Burglary is something that happens quickly, with most thieves making use of a waiting get-away vehicle so that they can leave the scene as quickly as possible. On average, those burglars that participated in the AIREF report were in and out in just 10 minutes, which means that in order to maximize the efficacy of your burglar alarm system you will need to make sure that you are working with a security monitoring staff that can respond as quickly as possible to any indication of a break-in. Windows and doors were the main entry routes described by those polled.

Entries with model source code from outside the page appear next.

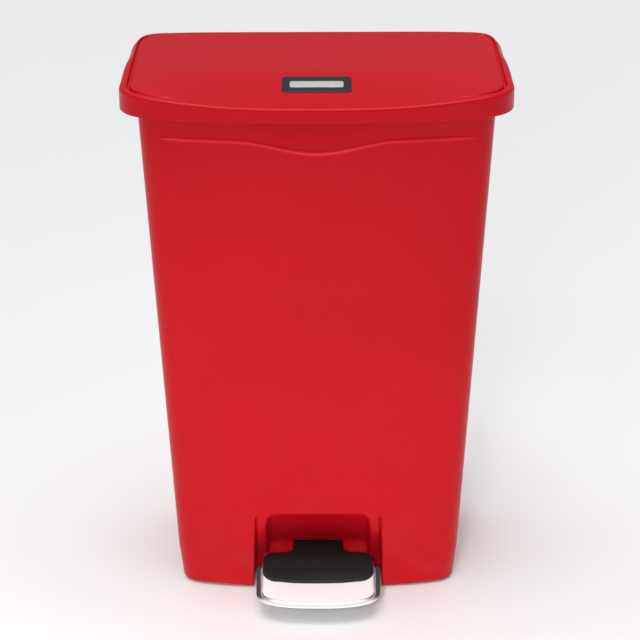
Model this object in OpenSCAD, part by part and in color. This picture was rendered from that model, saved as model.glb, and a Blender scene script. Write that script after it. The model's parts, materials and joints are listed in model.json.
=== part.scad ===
// Step-on waste bin with a rear-hinged lid, a front pedal and a push rod in the back.
// Millimetres. +Z is up, -Y is the front, and the origin is at the middle of the bin's
// footprint, on the floor. Closed lid and raised pedal are the rest position.

/* [Lid] */
// Width across the lid
lid_w = 572; // [566:1:576]
// Depth of the lid, front to back
lid_d = 353; // [350:1:356]
// Height of the closed bin
total_h = 826; // [822:1:830]
// Height of the lid's lower edge above the floor
skirt_z = 790; // [789:0.5:791]
// Thickness of the lid's skin
lid_skin = 4; // [3.5:0.5:4]
// How far the front of the lid bows out
lid_bow = 25; // [20:1:28]

/* [Body] */
// Width of the body at its rim
rim_w = 518; // [512:1:520]
// Width of the body where the foot band starts
knee_w = 442; // [436:1:446]
// Width of the body at the floor
foot_w = 428.6; // [424:0.2:434]
// Height of the body's rim
rim_z = 792; // [791:0.5:794]
// Height where the foot band starts
knee_z = 60; // [56:1:64]
// How far the front wall leans out from the floor to the rim
front_rake = 42; // [38:1:46]
// Thickness of the body's skin
wall = 4; // [3.5:0.5:4]
// Height of the ledge under the lid
ledge_z = 757.5; // [754:0.5:760]
// How far the ledge dips at the middle
ledge_dip = 18.5; // [12:0.5:24]

/* [Pedal] */
// How far the pedal stands out past the front of the lid
pedal_reach = 55.5; // [54:0.5:57]
// Width of the pedal plate
pedal_w = 192; // [184:1:192]
// Height of the pedal's rim
pedal_rim_z = 32; // [31:0.5:33]
// Thickness of the rubber tread
tread_t = 4; // [3:0.5:4.5]

/* [Linkage] */
// Length of the lid's crank between its hinge and its pin
crank_r = 18; // [17.5:0.1:18.5]
// How far the lid opens, in degrees
lid_open = 75; // [70:1:75]
// Width of the push rod
rod_w = 16; // [14:1:18]
// Thickness of the push rod
rod_t = 5; // [4:0.5:5]

/* [Hidden] */

red = [0.80, 0.10, 0.15];
black = [0.13, 0.13, 0.14];
grey = [0.45, 0.46, 0.48];
steel = [0.72, 0.73, 0.75];
white = [0.92, 0.92, 0.90];

eps = 0.02;         // thickness of a slice that a hull joins
reach = 1000;       // longer than anything it cuts
gap = 0.4;          // moulding clearance between pieces that only sit together
run = 0.05;         // running clearance on a shaft

total_d = lid_d + pedal_reach;
lid_back = total_d / 2;
lid_front = lid_back - lid_d;
pedal_front = -total_d / 2;

rim_front = lid_front + 14.35;
foot_front = rim_front + front_rake;
rim_back = lid_back - 14.25;
foot_back = rim_back - 3;
foot_z = 2;         // underside of the body's walls
toe = 5;            // how far the foot edge is rolled in
floor_z = 60;       // underside of the inner floor
rear_rim_z = 779;   // the rim is lower at the back, where the lid's skirt swings
ledge_step = 5;     // how deep the band above the ledge is set back
shelf_z = 735;      // the front skin thickens above this height
dip_w = 120;        // half the width of the dip in the ledge

niche_w = 98.5;     // half the width of the pedal niche
cavity_w = 80;      // half the width of its deep middle
niche_z = 130;      // where the niche's side strips leave the front wall
cavity_z = 137;     // top of the deep middle
strip_y = -34;      // foot of the side strips
cavity_y = -25;     // back wall of the deep middle
cavity_knee_z = 50; // where the slanting roof meets the back wall
slot_w = 38.5;      // half the width of the slot for the lever
slot_z = [26, 52];  // bottom and top of that slot
rear_cut = 22;               // how far ahead of the hinge axis the rim is lowered
hinge_hole_x = [-12, 12];    // screw holes of a hinge bracket, from its middle
hinge_hole_z = [748, 768];
screw_hole_r = 2;
pilot_r = 1.8;               // holes for the smaller screws

axle_y = -6;
axle_z = 38;
axle_r = 5;
axle_half = 56;
clip_x = 51.7;      // where the retaining clips sit on the axle
clip_t = 1.2;
rail_in = 30;       // inner face of a lever rail
rail_t = 4;
bracket_x = 44;     // inner face of an axle bracket
bracket_t = 4;
bush_r = 7.5;
bracket_hole_y = [axle_y - 4, axle_y + 12];
bracket_hole_x = bracket_x + 14;

hinge_y = lid_back - 14.25;
hinge_z = total_h - 26;
hinge_x = 170;
pin_r = 3.5;
hinge_bush_r = 5.5;
crank_angle = lid_open / 2;    // below level at rest, and as far above it when open
crank_y = hinge_y - crank_r * cos(crank_angle);
crank_z = hinge_z - crank_r * sin(crank_angle);
crank_pin_r = 3;
crank_hole_x = [-14, 14];      // screws of the crank's plate
crank_hole_y = hinge_y - 18;
rod_y = crank_y;
lever_pin_r = 3.5;
lever_pin_z = axle_z - 10;

pan_z = [6, 10];
pan_screw_len = 18;
foot_x = 178;
foot_stud_r = 4;
foot_y = [-46, 152];
boss_at = [[-150, -62], [150, -62], [-192, 60], [192, 60], [-150, 166], [150, 166]];

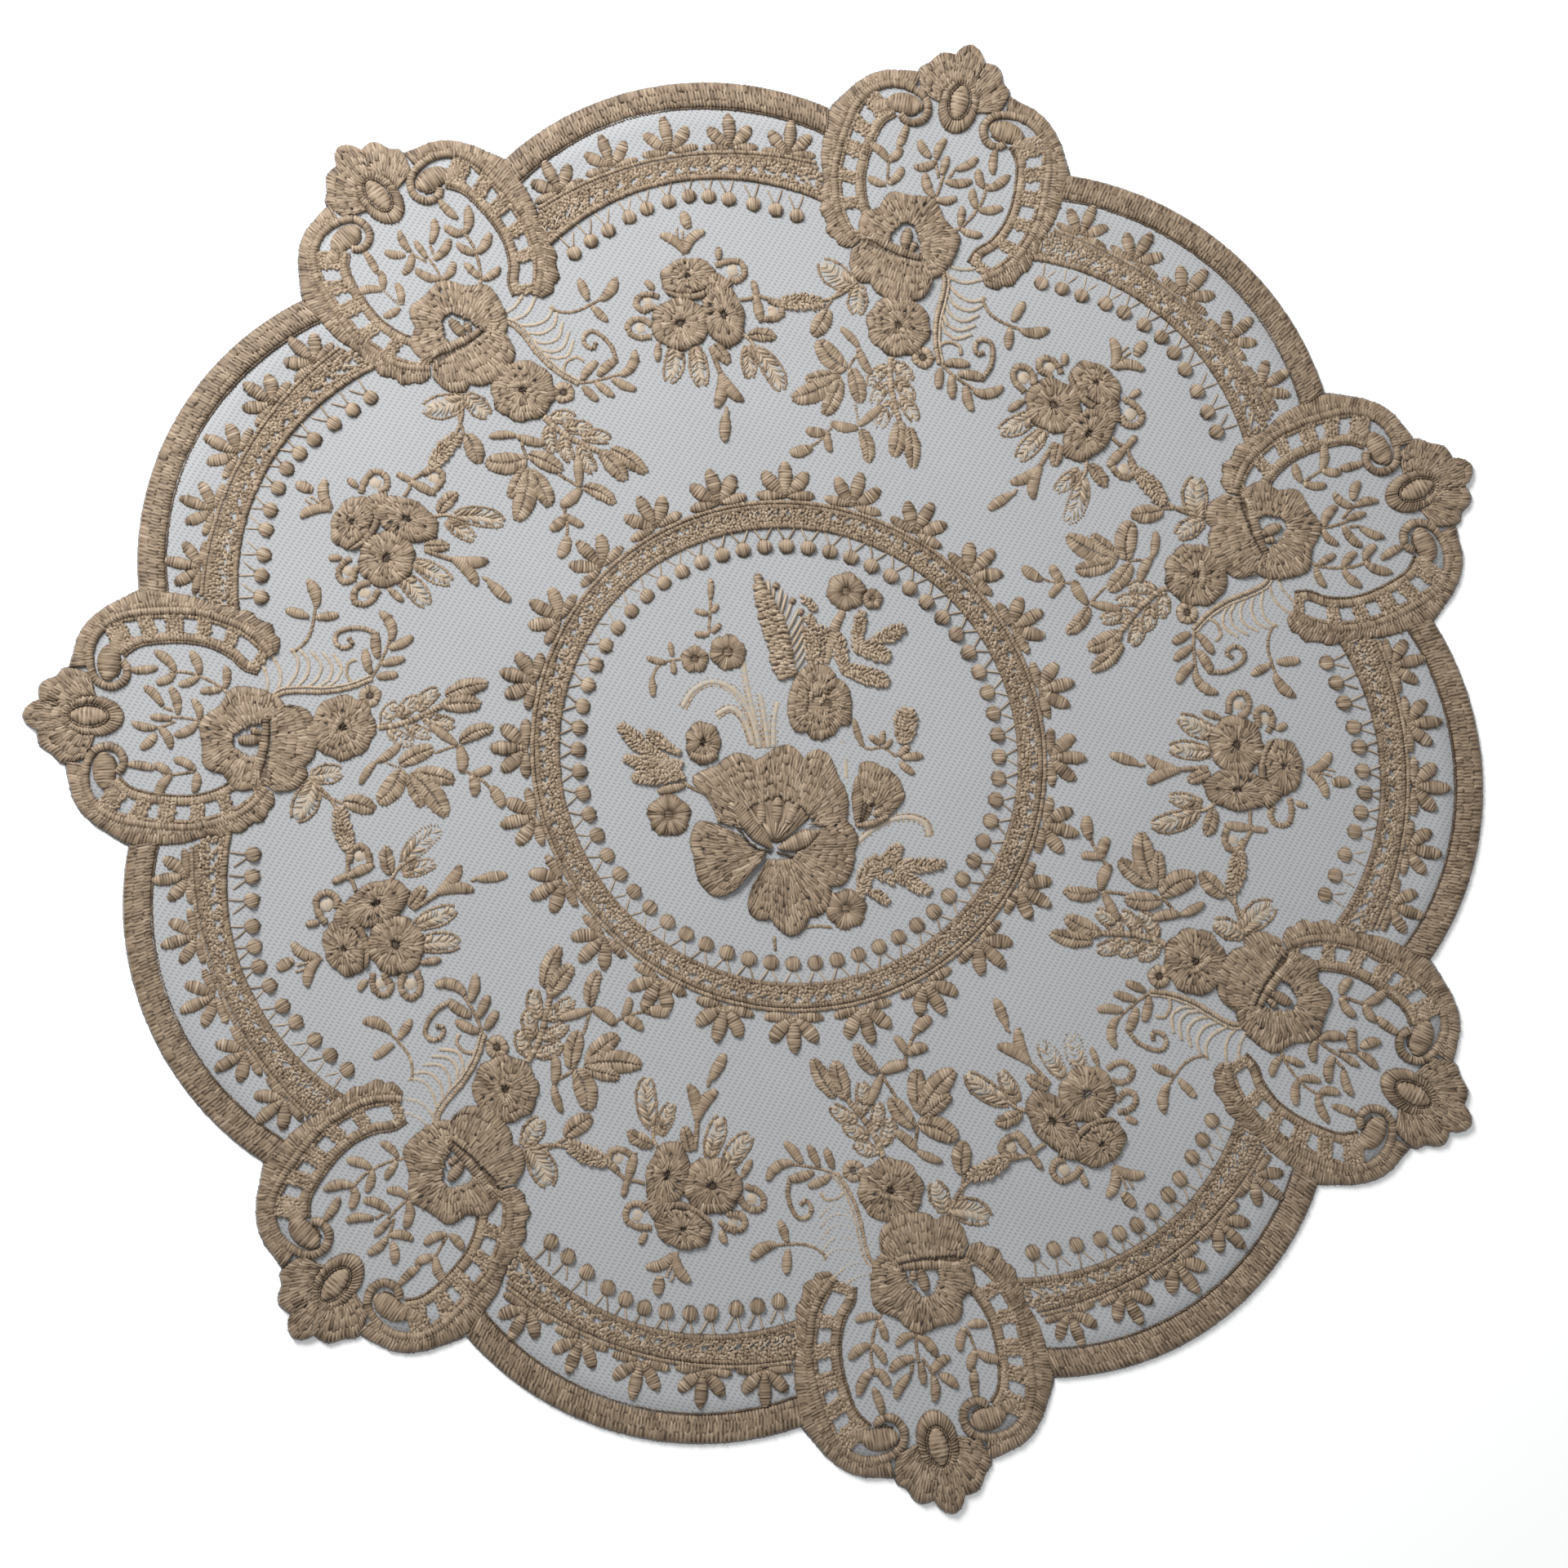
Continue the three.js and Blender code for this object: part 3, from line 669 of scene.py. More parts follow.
def arc_spray():
    """Three roses in a cluster with the loops, leaves and stems round them."""
    parts = leaves(light_leaf, SPRAY_LIGHT) + leaves(split_leaf, SPRAY_SPLIT)
    for points in SPRAY_LOOPS:
        side, out = np.mean(points, axis=0)
        parts.append(figure((side, out - 2), (side, out + 2), 4.2, "ball", top=NET_OVER + 0.2,
                            tone=0.84, pitch=1.3, groove=0.1, rim=0))
        parts.append(cord(points, 2.2, lean=0.0, pitch=0.8, ragged=0.2))
    parts += rosette((-6.7, 113.6), 16.4, 15.4, 6, 0.1, turn=0.3)
    parts += rosette((4.9, 113.8), 11.4, 18.6, 7, 0.08, top=CORD + 0.1)
    parts += rosette((-2.2, 125.8), 15.8, 10.6, 7, 0.06, top=CORD + 0.05)
    parts.append(satin(curve([(-9.2, 123.6), (-5, 121.8), (0, 121.4), (4, 122.4)]),
                       curve([(-8.6, 121.8), (-5, 119.6), (0, 119), (4.2, 120.4)]),
                       pitch=0.95, top=ROSE))
    parts += fan([(1.8, 120.6), (4, 121), (6.4, 120)], [(1.6, 123.4), (5, 126), (9.6, 121.8)], top=ROSE)
    parts += leaves(solid_leaf, SPRAY_SOLID)
    parts += braid_leaf((19.2, 114.6), (31, 112.4), 5.2, 0.05)
    return parts + [cord(points, wide, tone=tone) for points, wide, tone in SPRAY_STEMS]


# Corner medallion, in the frame of a scallop's tip. Its two sides mirror about AXIS.
AXIS = 0.5
# Right side: the hooked outer cord, whose hook is its first HOOK points
FRAME_LINE = (
    (15, 170.8), (12.6, 169.2), (9.6, 170), (8.1, 173.3), (9.5, 176.7), (13, 178.4), (17, 178.7),
    (21, 177.4), (24.8, 174), (27, 168.5), (28, 160), (28, 152), (26.6, 146), (24.2, 140),
    (21, 136), (17.4, 133.2))
HOOK = 5
# Facing points of the ladder's two sides, and where its rungs start and end along them
RUNG_OUTER = ((23.5, 176.4), (26.4, 172), (27.6, 166), (28.2, 160), (28.2, 153), (27, 146.8),
              (24.6, 140.5), (21.3, 136), (18.5, 133.2))
RUNG_INNER = ((16.4, 171), (19.3, 167.3), (20.4, 163), (20.9, 158.5), (20.9, 153), (19.9, 148),
              (17.8, 143.4), (14.6, 139.6), (13.6, 136.2))
RUNGS = ((0.0, 1.0), (1.6, 2.35), (2.85, 3.55), (4.15, 4.8), (5.45, 6.0), (7.2, 8.0))
# Outer edge of the ruffle, and how many scallops the whole of it would have
RUFFLE_OUTER = (
    (12, 184.5), (17, 183.4), (23, 181.4), (27.8, 177), (31.2, 171.6), (34, 166.2), (33.6, 160),
    (32.8, 153.5), (30.6, 147.5), (29.4, 141.5), (26.8, 136.4), (23.6, 132.2), (18.6, 131.2))
RUFFLE_SCALLOPS = 12


def hand(points, side):
    """Right-hand points as they are, or mirrored about the medallion's axis when side is -1."""
    p = np.asarray(points, float)
    return p if side > 0 else p * (-1, 1) + (2 * AXIS, 0)


def medallion_ruffle(side):
    """Satin from the cord out to an edge that is scalloped near its low end, and the cord with
    its hook."""
    inner, outer = curve(hand(FRAME_LINE[HOOK:], side), 14), curve(hand(RUFFLE_OUTER, side), 14)
    share = np.linspace(0, 1, 120)
    inner, outer = (at(e, np.linspace(0, 1, len(e)), share) for e in (inner, outer))
    scallops = 0.34 * np.abs(np.sin(np.pi * RUFFLE_SCALLOPS * share)) - 0.05
    lobes = smooth((share - 0.68) / 0.08) * scallops
    edge = outer + (lobes - 0.06)[:, None] * (outer - inner)
    # The cord's right ends are darkened a little more by painted shade (dusk)
    return fan(inner, edge, 2, top=1.8, rough=0.5, pitch=0.8, slits=0.36) + [
        column(curve(hand(FRAME_LINE, side)), 2.7, top=CORD + 0.15, lean=0.3, dusk=0.1)]


# Figures in the hook: foot, tip, width, shape, bend, top
HOOK_FIGURES = (
    ((23, 171.4), (15.6, 173.4), 5.0, "leaf", 0.06, FIGURE + 0.1),
    ((19, 173.6), (9.6, 174.2), 6.8, "ball", 0.0, CORD),
    ((12.6, 168.8), (13.5, 161.4), 3.0, "leaf", -0.05, FIGURE))


def medallion_ladder(side):
    """The ladder's side rails, its rungs of short stitches, and what curls in the hook."""
    rung_out, rung_in = curve(hand(RUNG_OUTER, side)), curve(hand(RUNG_INNER, side))
    out = sideways(rung_in) * side
    parts = [column(rung_in + 0.5 * out, 3.0, pitch=0.85, lean=0.2),
             column(rung_in - 0.9 * out, 1.0, top=FIGURE + 0.1, lean=0.4, tone=0.3),
             column(rung_out - sideways(rung_out) * 1.6 * side, 1.5, pitch=0.85, tone=0.46)]
    place = np.linspace(0, len(RUNG_OUTER) - 1, len(rung_out))
    for start, end in RUNGS:
        where = np.linspace(start, end, 8)
        a, b = at(rung_out, place, where), at(rung_in, place, where)
        parts.append(satin(a, b, top=LOW + 0.2, pitch=0.9, tone=0.47))
        parts.append(granite(a, b, long=1.5, top=1.4, tone=0.52))
    for foot, tip, wide, shape, bend, top in HOOK_FIGURES:
        foot, tip = hand([foot, tip], side)
        parts.append(figure(foot, tip, wide, shape, bend * side, top=top, groove=0.17))
    # Line of painted shadow in the hook
    return parts + shadow_lines([hand([(10.6, 172), (12.6, 171), (15.4, 171.6)], side)], top=CORD + 0.1)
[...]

Burglary is also not always as meticulously planned as law enforcement pamphlets might have you believe. While close to 30 percent of thieves polled revealed that they always scouted out a building prior to making a move — looking for signs of vacancy, etc. — the remainder indicated that sometimes theft was completely spontaneous. For those who did choose to give a potential target the once-over prior to making their move; things like human traffic, the presence of dogs or surveillance, and a perceived difficulty in escaping quickly and cleanly were prime considerations (on top of the previously-discussed presence of a business or home alarm system).
The use of security alarms to protect your property from burglary is an effective one according to the AIREF report and its illuminating interviews with convicted felons. Matching that alarm system with a security firm that can continuously monitor and quickly respond to reports of a burglary in progress are a must in order to create the strongest possible deterrent against thieves.